Full commissioning of the plant is scheduled for the end of April.
“The commissioning of the 1 MWe Habanero Pilot Plant is a long anticipated and major milestone for Geodynamics and our shareholders. It marks a significant achievement in Australian and global geothermal exploration and will be the first Enhanced Geothermal System (EGS) derived power in Australia,” Geodynamics chief executive Geoff Ward said.
“We anticipate building on the good results achieved in the first two open flow tests and the major stimulation test already undertaken at Habanero-4, through additional open flow testing and closed loop testing we will undertake during the demonstration trial.”
The good news story came just days after the company announced major backer Origin Energy had quit its joint venture arrangement. That too was a long time coming, after Origin first opted out of the work program last year before then deciding not to fund its joint venture share of the Habanero 4 well.
Origin is heavily focused on its gas resources off the coast of Queensland and any costs outside this are receiving heavy scrutiny right now. The bottom line for Origin is that it sees geothermal playing no significant role in meeting the 2020 renewable energy target and as such, sees little value in funding its development while it has major costs to cover in gas development. Incidentally, its endeavours on this front received a blow this week.
Origin’s withdrawal from what is referred to as the Innamincka Deeps and Innamincka Shallows Joint Ventures will be effective from the end of the 2012/13 financial year, six years after they were formed.
Investors reacted positively, with Geodynamics’ share price up over 25 per cent since the commissioning announcement on Wednesday. It had, however, lost close to 15 per cent on the news of Origin’s exit last Thursday and remains 10 per cent off where it started the year.
At 10 cents a share, the company is also a long way from its high of more than $2 back in 2007.
Ceres wind farm
The $1.3 billion Ceres project has received a setback after the local council voted unanimously against approving the development in its submission to the state government.
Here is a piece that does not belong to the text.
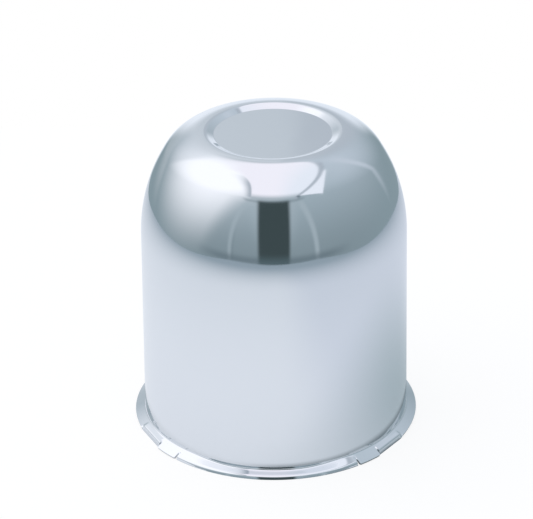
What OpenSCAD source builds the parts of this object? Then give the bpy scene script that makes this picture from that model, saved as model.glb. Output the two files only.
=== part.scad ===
// Hub cover for a wheel: one sheet of steel, deep drawn into a cup with a domed crown and a flat disc
// recessed in its top. It is pushed through the wheel's centre bore from behind, until the rim at its
// open end meets the back of the wheel. The rim is rolled down in front and behind, flat at both
// sides, and has four tabs that were left flat with a straight stretch beside each.
// Millimetres, +Z up along the axis, origin on the axis in the plane that the rim stands on.

/* [Body] */
// Height from the plane it stands on to the crest of the crown
height = 125.5; // [112:0.5:145]
// Diameter of the straight seat that fits the wheel's bore
seat_diameter = 107.8; // [102:0.1:114]
// Height of the straight seat above the rim
seat_height = 12; // [4:1:30]
// How much smaller the wall is in radius where the dome begins
wall_draw_in = 0.7; // [0.2:0.1:2]
// Thickness of the sheet
sheet = 1; // [0.6:0.1:1.3]

/* [Dome] */
// Radius of the large curve over the shoulder
shoulder_radius = 66.8; // [60:0.2:90]
// Radius of the tighter curve that runs up to the crest
crown_radius = 18.6; // [12:0.2:22]
// Diameter of the crest, the highest circle of the crown
crest_diameter = 54.8; // [54:0.2:60]

/* [Recess] */
// Diameter of the flat disc in the recess
disc_diameter = 46.6; // [38:0.2:47.6]
// Depth of the disc below the crest
recess_depth = 1.4; // [0.6:0.1:2]
// Radius of the edge that rolls over from the crest into the recess
crest_edge_radius = 4.2; // [1.8:0.1:5.8]
// Radius in the corner round the disc
disc_corner_radius = 0.8; // [0.3:0.1:2]

/* [Rim] */
// How far the rim reaches out from the seat
rim_width = 4.1; // [3.8:0.1:8]
// Height of the rim's flat top above the plane it stands on
rim_height = 2.3; // [2:0.1:4]
// Radius in the corner between the wall and the rim
foot_radius = 0.8; // [0.4:0.1:1]
// Radius of the rim's rolled edge
edge_radius = 2.2; // [1.6:0.1:3]

/* [Tabs and flats] */
// How far a flat tab reaches out beyond the rim's edge
tab_reach = 2; // [0.5:0.1:5]
// Direction of each tab, in degrees from the nearer of front and back
tab_direction = 45; // [35:1:55]
// Width of each tab, in degrees of the rim
tab_span = 11.4; // [6:0.2:20]
// Width of the straight stretch beside each tab, in degrees of the rim
flat_span = 16; // [8:1:18]
// Distance of a straight stretch inside the rim's edge, at its middle
flat_depth = 0.9; // [0.3:0.1:1.2]
// Width of the slit on each side of a tab
slit_width = 0.7; // [0.4:0.1:1.4]
// How far a slit runs in from the rolled edge's outer face
slit_depth = 1.5; // [1:0.1:2]

/* [Hidden] */
$fn = 180;

seat_radius = seat_diameter / 2;
neck_radius = seat_radius - wall_draw_in;
crest_radius = crest_diameter / 2;
disc_radius = disc_diameter / 2;
rim_radius = seat_radius + rim_width;
tab_radius = rim_radius + tab_reach;
flat_distance = rim_radius - flat_depth;
slit_end_radius = min(rim_radius, flat_distance / cos(flat_span / 2)) - slit_depth + slit_width / 2;

// The rim's plate begins where its corner with the wall ends
plate_inner_radius = seat_radius + foot_radius;

// The rolled edge stays clear of the corner with the wall, and ends upright just above the plane
// that the rim stands on
edge_foot = 0.1;
roll_radius = min(edge_radius, rim_height - edge_foot, flat_distance - plate_inner_radius - edge_foot);
wall_bottom = rim_height + foot_radius;
seat_top = rim_height + seat_height;

// The shoulder curve leaves the wall upright and turns by this angle before the crown curve takes over
shoulder_angle = acos((crest_radius - neck_radius + shoulder_radius) / (shoulder_radius - crown_radius));
crown_centre = [crest_radius, height - crown_radius];
shoulder_centre = crown_centre
    - (shoulder_radius - crown_radius) * [cos(shoulder_angle), sin(shoulder_angle)];
neck_height = shoulder_centre[1];

// The slope between the two small arcs of the recess is their common tangent
edge_centre = [crest_radius, height - crest_edge_radius];
corner_centre = [disc_radius, height - recess_depth + disc_corner_radius];
arcs_apart = edge_centre - corner_centre;
slope_angle = atan2(arcs_apart[1], arcs_apart[0])
    + asin((crest_edge_radius + disc_corner_radius) / norm(arcs_apart));
slope_normal = [-sin(slope_angle), cos(slope_angle)];

// Directions are measured from the front, -Y, towards +X and, mirrored, towards -X
tab_start = tab_direction - tab_span / 2;
flat_start = tab_direction + tab_span / 2;
flat_end = flat_start + flat_span;
flat_middle = (flat_start + flat_end) / 2;

// Overlaps that join the rim's shapes: of the flat sheet with the foot and with the rolled edge, in
// millimetres, and of a rolled edge past the end of its stretch, in degrees, half way across a slit's half
foot_lap = 0.2;
edge_lap = 0.4;
slit_lap = asin(slit_width / 4 / rim_radius);

// A size well past the part, for cutting shapes
reach = 2 * (height + tab_radius);

// Each area below goes down to the foot of the wall, so that they overlap into one

// The area under the wall, moved in from the outer surface by inset
module wall_area(inset) {
    polygon([
        [0, wall_bottom],
        [seat_radius - inset, wall_bottom],
        [seat_radius - inset, seat_top],
        [neck_radius - inset, neck_height],
        [0, neck_height]
    ]);
}

// The area under the large shoulder curve, up to the ray on which the crown curve takes over
module shoulder_area(inset) {
    intersection() {
        translate(shoulder_centre) circle(r = shoulder_radius - inset);
        polygon([
            [shoulder_centre[0], wall_bottom],
            [reach, wall_bottom],
            shoulder_centre + reach * [1, tan(shoulder_angle)],
            shoulder_centre
        ]);
        translate([0, wall_bottom]) square(reach);
    }
}

// The area under the crown curve, as far in as the crest
module crown_area(inset) {
    intersection() {
        translate(crown_centre) circle(r = crown_radius - inset);
        translate([crest_radius, wall_bottom]) square(reach);
    }
}

// The area under the recess: the flat disc, the corner round it, the slope and the edge at the crest
module recess_area(inset) {
    disc_height = height - recess_depth - inset;
    difference() {
        polygon([
            [0, wall_bottom],
            [0, disc_height],
            [disc_radius, disc_height],
            corner_centre - (disc_corner_radius + inset) * slope_normal,
            edge_centre + (crest_edge_radius - inset) * slope_normal,
            edge_centre,
            [crest_radius + crown_radius / 2, wall_bottom]
        ]);
        translate(corner_centre) circle(r = disc_corner_radius + inset);
    }
    translate(edge_centre) circle(r = crest_edge_radius - inset);
}

module cup_area(inset) {
    wall_area(inset);
    shoulder_area(inset);
    crown_area(inset);
    recess_area(inset);
}

// The sheet where it turns from the wall into the rim
module foot_section() {
    intersection() {
        translate([plate_inner_radius, wall_bottom]) difference() {
            circle(r = foot_radius + sheet);
            circle(r = foot_radius);
        }
        translate([0, rim_height - sheet]) square([plate_inner_radius, foot_radius + sheet]);
    }
}

// The flat sheet of the rim in section, from one distance to another
module sheet_section(from, to) {
    translate([from, rim_height - sheet]) square([to - from, sheet]);
}

// The cup with its foot, reaching a little way into the rim's flat sheet
module cup() {
    rotate_extrude() {
        difference() {
            cup_area(0);
            cup_area(sheet);
        }
        foot_section();
        sheet_section(plate_inner_radius, plate_inner_radius + foot_lap);
    }
}

// A slice of the plan from one direction to another, in degrees from the front
module slice(from, to) {
    half = (to - from) / 2;
    rotate((from + to) / 2 - 90) polygon([
        [0, 0],
        reach * [cos(half), -sin(half)],
        reach * [cos(half), sin(half)]
    ]);
}

module mirrored_sides() {
    children();
    mirror([1, 0, 0]) children();
}

module mirrored_ends() {
    children();
    mirror([0, 1, 0]) children();
}

// The plan of everything in the rim that lies flat: a ring cut off straight beside each tab, that
// laps a little way over the rolled edge, with the tabs and the wider flat sheet at both sides
module flat_plan() {
    difference() {
        union() {
            difference() {
                circle(r = rim_radius - roll_radius + edge_lap);
                mirrored_ends() mirrored_sides() intersection() {
                    rotate(flat_middle - 90)
                        translate([flat_distance - roll_radius + edge_lap, -reach / 2]) square(reach);
                    slice(flat_start - slit_lap, flat_end + slit_lap);
                }
            }
            mirrored_ends() mirrored_sides() intersection() {
                circle(r = tab_radius);
                slice(tab_start, flat_start);
            }
            mirrored_sides() intersection() {
                circle(r = rim_radius);
                slice(flat_end, 180 - flat_end);
            }
        }
        circle(r = plate_inner_radius);
    }
}

// The rolled edge in section, its outer face at the given distance, from where it is well inside
// the flat sheet that laps over it
module rolled_section(outer) {
    bend = outer - roll_radius;
    intersection() {
        translate([bend, rim_height - roll_radius]) difference() {
            circle(r = roll_radius);
            circle(r = roll_radius - sheet);
        }
        translate([bend + edge_lap / 2, rim_height - roll_radius]) square(roll_radius);
    }
    translate([outer - sheet, 0]) square([sheet, rim_height - roll_radius]);
}

// The rolled edge of the front, which ends inside the slits beside the tabs
module rolled_front() {
    rotate([0, 0, -tab_start - slit_lap - 90])
        rotate_extrude(angle = 2 * (tab_start + slit_lap)) rolled_section(rim_radius);
}

// The rolled edge of a straight stretch, from inside the slit beside the tab to just under the flat side
module rolled_straight() {
    intersection() {
        rotate([0, 0, flat_middle - 90]) rotate([90, 0, 0])
            linear_extrude(height = 2 * rim_radius, center = true) rolled_section(flat_distance);
        linear_extrude(height = rim_height) slice(flat_start - slit_lap, flat_end + slit_lap);
    }
}

// The slit that parts a tab from the rolled edge next to it, with a round inner end
module slit(direction) {
    rotate([0, 0, direction - 90]) translate([slit_end_radius, 0, 0]) {
        cylinder(d = slit_width, h = rim_height + sheet);
        translate([0, -slit_width / 2, 0]) cube([reach, slit_width, rim_height + sheet]);
    }
}

module rim() {
    difference() {
        union() {
            translate([0, 0, rim_height - sheet]) linear_extrude(height = sheet) flat_plan();
            mirrored_ends() {
                rolled_front();
                mirrored_sides() rolled_straight();
            }
        }
        mirrored_ends() mirrored_sides() for (direction = [tab_start, flat_start]) {
            translate([0, 0, -sheet / 2]) slit(direction);
        }
    }
}

module hub_cover() {
    color("lightsteelblue") union() {
        cup();
        rim();
    }
}

hub_cover();
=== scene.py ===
"""A chrome-plated axle hub cover: the pressed steel cover, its finish, and the small white studio round it."""
import math
from collections import namedtuple

import bmesh
import bpy
import numpy as np
from mathutils import Matrix, Vector


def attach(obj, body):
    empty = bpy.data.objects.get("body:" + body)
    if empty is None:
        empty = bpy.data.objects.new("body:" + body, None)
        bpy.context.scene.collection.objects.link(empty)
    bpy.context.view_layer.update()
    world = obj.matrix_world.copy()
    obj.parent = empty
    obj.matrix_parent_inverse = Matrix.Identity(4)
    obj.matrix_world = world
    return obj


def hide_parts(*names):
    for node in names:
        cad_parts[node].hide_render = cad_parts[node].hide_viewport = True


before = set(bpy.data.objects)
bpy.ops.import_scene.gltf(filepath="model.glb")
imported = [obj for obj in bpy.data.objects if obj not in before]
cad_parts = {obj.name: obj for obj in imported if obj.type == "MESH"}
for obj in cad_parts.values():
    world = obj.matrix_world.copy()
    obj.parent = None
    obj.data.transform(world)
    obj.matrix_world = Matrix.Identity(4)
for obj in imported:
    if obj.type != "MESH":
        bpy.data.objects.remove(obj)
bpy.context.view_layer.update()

MM = 0.001

# Sizes of the cover in millimetres, the same as in the part's source but for the rim: its sheet lies level
# there and droops here, which draws the tabs in
HEIGHT = 125.5
SHEET = 1.0
SEAT_RADIUS = 53.9
SEAT_TOP = 14.3
NECK_RADIUS = 53.2
SHOULDER_RADIUS = 66.8
CROWN_RADIUS = 18.6
CREST_RADIUS = 27.4
CREST_EDGE = 4.2
DISC_RADIUS = 23.3
DISC_CORNER = 0.8
RECESS_DEPTH = 1.4
RIM_RADIUS = 58.0
TAB_RADIUS = 58.6
STRAIGHT_DISTANCE = 57.1
SLIT_WIDTH = 0.7
SLIT_DEPTH = 1.5

# How the rim droops, along the front and back and at the tabs and sides: by how many degrees, the radius of
# its corner with the wall and the height of that corner's centre, the radius of its rolled edge, and by how
# many degrees the skirt below that edge leans outwards
RimShape = namedtuple("RimShape", "droop foot_radius foot_height roll_radius skirt")
LEVEL = RimShape(droop=6, foot_radius=0.9, foot_height=2.7, roll_radius=1.3, skirt=22)
STEEP = RimShape(droop=27, foot_radius=0.8, foot_height=3.8, roll_radius=1.2, skirt=18)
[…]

The project is currently before the South Australian Development Assessment Commission, with a decision from them forthcoming later this year (some time after receiving submissions by the due date of April 18). In the meantime, the District Council of Yorke Peninsula has said it does not support the project in its current form and while the council’s vote is not a hammer blow to the project, it certainly doesn’t help.
The final decision, however, rests in the hands of the state government.
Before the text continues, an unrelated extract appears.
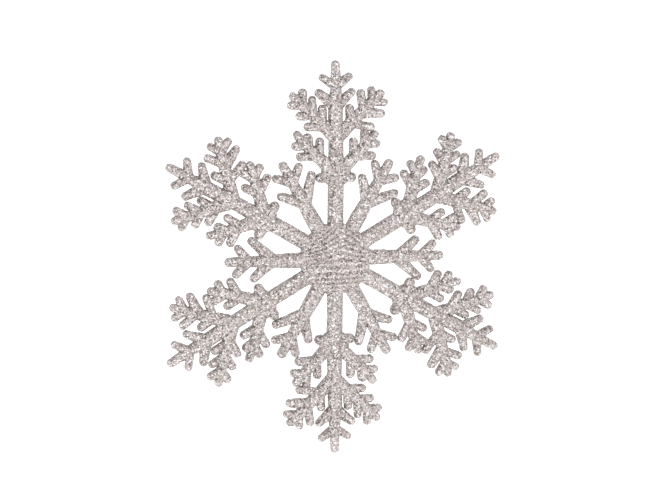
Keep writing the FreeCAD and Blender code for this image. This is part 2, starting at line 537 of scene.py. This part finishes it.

A spokesperson for developer REpower Australia informed Climate Spectator that it was “business as usual” for the development, with the company still hopeful it will receive approval around the middle of the year from the state. It then plans to reach financial close before year’s end.
The issues raised by the council were ‘conditions precedent’ and REpower said it was confident it could allay the concerns raised.
If constructed now it would be the largest wind farm in Australia, with 199 turbines and a generating capacity of up to 600 MW.
There has been another step forward on Australia’s largest committed solar development, with AGL Energy receiving NSW government approval for its Broken Hill project.
The 53 MW Broken Hill project is the smaller of a two part development with First Solar as part of the federal government’s Solar Flagships program (the other is in Nyngan, also in New South Wales). Together the two projects have a capacity of 159 MW and will cost around $450 million.
They are due to come online in 2015, with the company still waiting on approval for Nyngan.
Tesla Motors, Elon Musk
Tesla Motors has recorded its first quarterly profit as a public company, as flagged a couple of months ago (although a little ahead of schedule).
The company made the announcement on Monday (US time) that the first quarter of calendar 2013 had been profitable after sales of its flagship car – the Model S – topped expectations (4,750 units vs 4,500 expectation).
The electric vehicle firm, run by clean tech pin-up Elon Musk, had an arguably bigger announcement the next day, however, with Musk following through on a tweet from last week when he remarked: “Really exciting Tesla Motors announcement coming... Am going to put my money where my mouth is in v major way.”
The tweet brought two reactions:
1) What could it be?
2) Hasn’t Musk already put his money where his mouth is?
The suspense was ended when Tesla unveiled a new financing product to, in Musk’s words, “fundamentally improve the affordability of the car.” On the surface, that’s not big news, but its innovative nature of combining a lease with benefits of full ownership makes it an important announcement.
The company has partnered with Wells Fargo and US Bank, who will provide a 10 per cent down financing for purchases of the Model S to customers.
Customers can then choose to sell the vehicle to Tesla at a residual value percentage equal to that of the Mercedes S class in three years’ time. They don’t have to sell, but if they do the value of sale is guaranteed by Tesla – and Musk.
"I will stand by the residual value if Tesla cannot," he told reporters. "With all the value of the assets I have at my disposal."
He’s worth billions on the back of several smart investments, particularly PayPal, meaning it does offer quite a deal of peace of mind to potential Model S buyers.
To wrap up a big week with a bit of novelty value, Tesla was also reported to be entering the NASCAR fray from 2015.